Recovery, Success Rates, and Follow-Up
Supervised exercise therapy improves walking distance in around eighty percent of claudicants. Aortoiliac stenting has five-year patency above eighty percent. Femoropopliteal stenting has five-year patency around sixty to seventy percent. Surgical bypass with vein graft has five-year patency seventy to eighty percent. Hospital stay is one day after endovascular intervention and three to five days after open surgery. Long-term cardiovascular event prevention is the main goal: peripheral artery disease patients have a five-year risk of major cardiovascular events of twenty to thirty percent. Follow-up duplex ultrasound is done at three months, six months, then yearly.
How to Choose the Right Specialist for Peripheral Artery Disease
Ask whether the centre offers structured supervised exercise programmes (often missing in private centres) along with endovascular and surgical options. Confirm volumes of femoropopliteal and tibial intervention per year. Ask about cardiovascular risk assessment and management as part of the pathway, not just the leg. Centres that follow European Society of Cardiology and Global Vascular Guidelines and integrate cardiology, diabetology, and vascular surgery are usually the better choice.
Support for International Patients
Endovascular and surgical treatment of peripheral artery disease in India costs a fraction of comparable care in the United Kingdom, the United States, or the United Arab Emirates. Cancer Rounds arranges medical visa invitation letters, accommodation near the vascular centre, multilingual support in eleven plus languages, and remote duplex follow-up after return home. We have supported patients from Nigeria, Kenya, Bangladesh, Iraq, Ethiopia, and Oman through both endovascular and surgical revascularisation in India.
Frequently Asked Questions
Do I need stenting just because I have claudication?
No. Most patients with intermittent claudication should first try supervised exercise, smoking cessation, statin, antiplatelet, and cilostazol. Intervention is reserved for lifestyle-limiting symptoms despite medical therapy.
Why is supervised exercise so important?
Supervised exercise builds collateral circulation and improves walking distance as much as endovascular intervention in many randomised trials, without procedural risk.
What is the difference between intermittent claudication and critical limb ischaemia?
Intermittent claudication is exercise-induced calf, thigh, or buttock pain that resolves with rest. Critical limb ischaemia is rest pain, ulcers, or gangrene and represents severe disease threatening the limb.
How long do leg stents last?
Iliac stents last over a decade in most patients. Femoropopliteal stents have patency of sixty to seventy percent at five years. Repeat intervention is straightforward when symptoms return.

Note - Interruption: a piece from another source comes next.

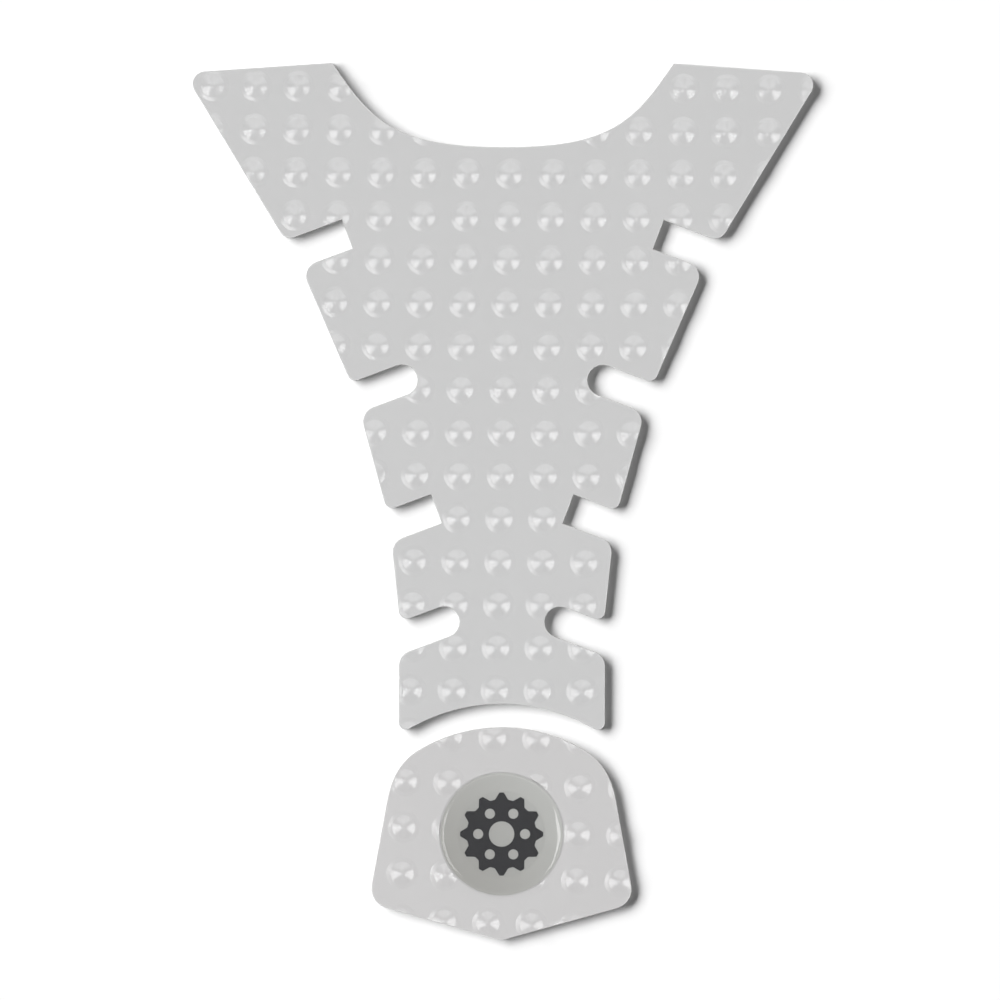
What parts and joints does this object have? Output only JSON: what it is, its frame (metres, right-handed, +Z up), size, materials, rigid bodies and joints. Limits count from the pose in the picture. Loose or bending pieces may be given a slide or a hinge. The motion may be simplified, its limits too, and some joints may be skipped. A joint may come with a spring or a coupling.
{
  "type": "motorcycle tank pad",
  "caption": "Clear studded motorcycle tank pad set: a slotted spine with a fuel-cap bay and a small shield with a round resin-domed badge, each on an adhesive film.",
  "frame": {"origin": "middle of the set's outline, on the underside of the adhesive films", "axes": "+X across the pad to the rider's right as it lies on the tank, +Y along the pad from the shield towards the fuel cap, +Z up off the tank"},
  "size_m": [0.1404, 0.1984, 0.0033],
  "materials": {
    "clear_sheet": "gloss",
    "adhesive_film": "satin",
    "badge_film": "satin",
    "print_ink": "matte",
    "dome_resin": "gloss"
  },
  "bodies": {
    "root": {"spine_adhesive": "adhesive_film", "spine_pad": "clear_sheet", "shield_adhesive": "adhesive_film", "shield_pad": "clear_sheet", "badge_disc": "badge_film", "badge_print": "print_ink", "badge_dome": "dome_resin"}
  },
  "joints": []
}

Should I be screened if I am diabetic?
Diabetic patients over fifty should have annual foot examination and ankle-brachial index measurement, since peripheral artery disease in diabetes often presents as ulcers without typical claudication.
Will smoking cessation really make a difference?
Complete smoking cessation roughly halves the risk of cardiovascular events and amputation in peripheral artery disease. It is the single most important modifiable risk factor.